After the video, pianist Hopkins offered a brief interlude of virtuosic display that led to four arias from the operas of Catán. The final one, 'Arcadio! Rosalba!' from Florencia en el Amazonas was the first duet in the program and was followed by an intermission.
The second half began with a second duet, 'Nuit d'hyménée' from Gounod's Roméo et Juliette.
Then it was back to alternating solos, all four from the standard operatic repertoire.
But wait! There's more! Two zarzuelas from Guerrero with an anecdote added about how he placed second when he sang one of them in the zarzuela portion of Plácido Domingo's prestigious Operalia. He suspects he should have sung the one Domingo suggested.
The formal program ended with 'Tonight', a favorite duet from West Side Story. But wait! There's even more, three encores, though by this time, I think many in the audience weren't at all sure they wanted more. (The few readers still with me at this point will probably sympathize.)
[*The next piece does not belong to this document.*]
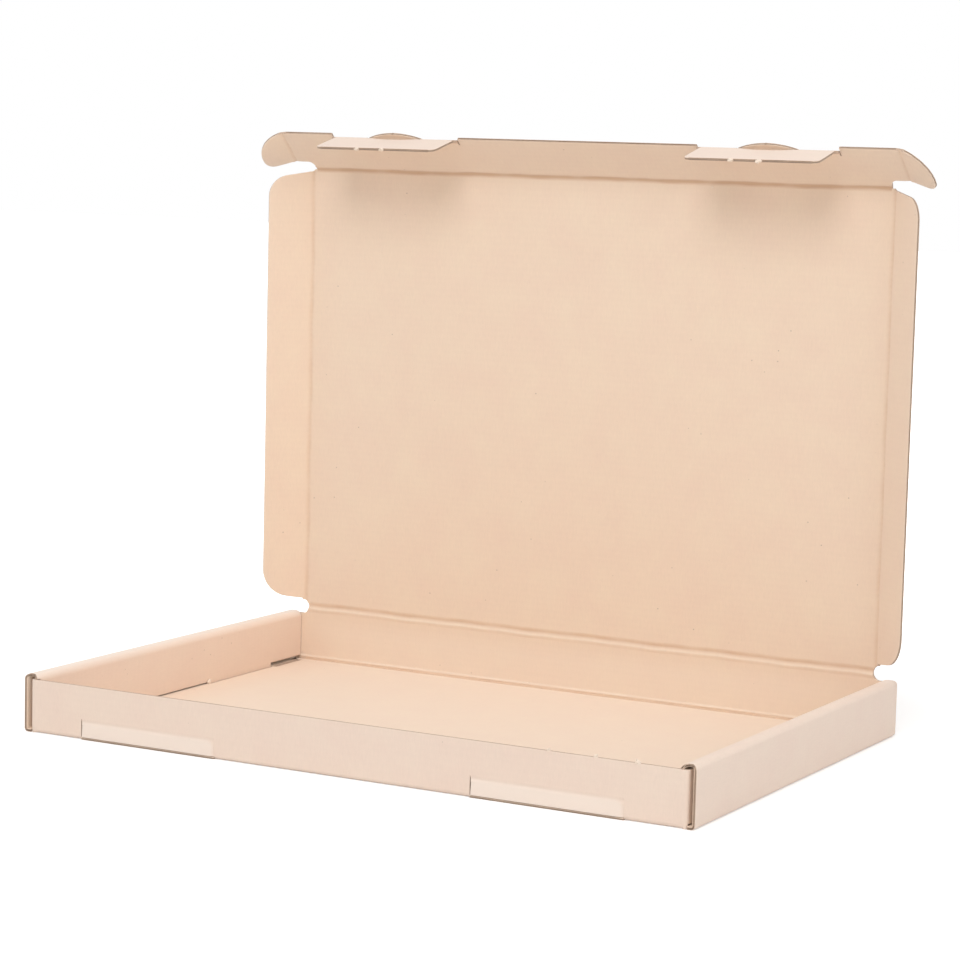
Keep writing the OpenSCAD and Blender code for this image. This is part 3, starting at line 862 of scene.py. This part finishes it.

Both singers have strong, flexible voices, sing with emotion, and are delightfully personable. Nor was it that the program actually was too long, it just wasn't as well designed as it might have been.
The singers' voices blended so beautifully that the over-emphasis on solos was disappointing. And the many genres covered were all impressively sung, but without a logical flow. There's a reason the tracks in a commercial recording don't jump from Puccini to polkas to plainchant. It would be exhausting to keep up with and, to say the least, limit the potential audience.